By 1947, Laurie Humphreys had already spent the majority of his short life in a Southampton orphanage in England. He was 13, and clearly remembers the BBC Home Service for schools announcing that Australia needed more migrants. "When the sisters asked who wanted to go to Australia, my hand was one of the first to go up," he recalls.

At the time, Humphreys believed Australia was the antidote to his dark, damp days in southern England. "We were told that there would be 14 hours of sunshine a day, and that we could ride a horse to school," he says. When he was one of the three chosen from his orphanage to go abroad, he was delighted.

Reality differed from Humphreys' expectations. His arrival in Bindoon, a small town in Western Australia, marked the end of his formal education. By 14, he was driving a truck to collect rocks and sand for a construction site where he and other child-migrant laborers were working. They were under the control of the Christian Brothers, an international Catholic congregation who are today notorious for their record of physically and sexually abusing orphans. "[The Brothers] were not afraid to use a belt. They wore these black robes that had a pocket on the inside — like a holster," remembers Humphreys. "And their belts would crack out like whips from under there."

Humphreys' was one of 7,000 British orphans shipped to Australia from 1930 to 1970 under the Child's Migrant Programme — a scheme designed to bring "good white stock" to populate Australia. Today, the people affected by the catastrophic policy are sometimes referred to in Australia as the "lost innocents." Though Humphrey's mother had died when he was 4, many child migrants who came to Australia during those years were children with single mothers who were forcibly removed from their homes. Some of their relatives had no knowledge that they had even left the country.

In a landmark apology on Nov. 16, Australian Prime Minister Kevin Rudd said sorry to the thousands of British child migrants for the nation's participation in a program that resulted in psychological and physical trauma to so many. He also included in the apology another group of 500,000 who are referred to as "forgotten Australians" — Australian children who were institutionalized in the 20th century because they were either orphans, children of single mothers, or belonged to abusive parents. Like the migrant children, many were also subjected to physical, sexual and emotional abuse under state care.

"We look back in shame at how those with power were allowed to abuse those who had none," Rudd told an audience of 1,000 in Canberra on Monday. "The truth is this is an ugly story, and its ugliness must be told without fear or favor if we are to confront fully the demons of our past. And in so doing, animate it once again the better angels of our human nature."

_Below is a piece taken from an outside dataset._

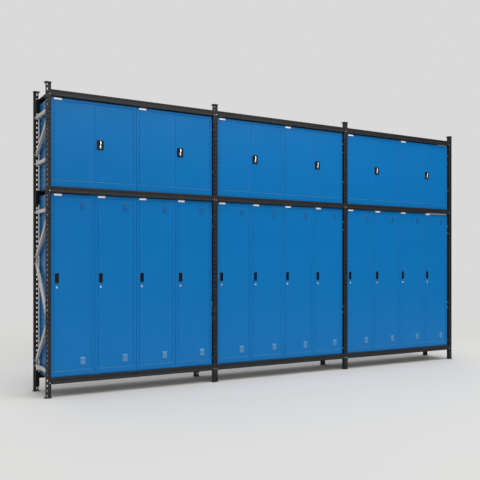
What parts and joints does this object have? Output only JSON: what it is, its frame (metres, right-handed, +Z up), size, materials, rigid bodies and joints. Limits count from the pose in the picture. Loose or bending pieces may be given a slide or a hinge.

Opposition leader Malcolm Turnbull also joined Rudd in the ceremony. "Today we acknowledge that, already feeling alone, abandoned and left without love, many of you were beaten and abused, physically, sexually, mentally — treated like objects not people — leaving you to feel of even less worth," said Turnbull. Prime Minister Gordon Brown is due to make his own apology to the 130,000 British children sent from Britain to Canada, New Zealand, South Africa, Zimbabwe and Australia sometime next year.

This is the second prominent apology Rudd has made since he took office in a landslide election in 2007. The first was to the "stolen generation" — tens of thousands of Aboriginal and Torres Strait Island children who were removed from their families between 1869 to 1969 by the government.

Fifty-three-year-old Gabrielle Short, a forgotten Australian, described her ordeal at the Nazareth House, an orphanage in the southeastern town of Ballarat, to the Australia Associated Press (AAP). "If you wet the bed at the house, they'd rub your face into the sheets until it bled," Short said. "I try to explain it to my children now. If you were to read the story Oliver Twist, you take away the music and the happy bits, and that's what it was like." Two sisters, who were also in the care of the Nazareth House, but in Brisbane, told the AAP that there was no abuse that they hadn't endured. Christine Harms, one of the sisters, gave birth to a son when she was 15, who later died in state care at the age of 11. Harms said she was pleased with the government's recognition of her circumstances. "Mr. Rudd gave us hope and a bit of dignity back."

Humphreys described Rudd's speech on Monday as exceptional. "The word sorry doesn't mean much. You can't say sorry for a lost childhood," he says. "But you can acknowledge it, and that's what I needed."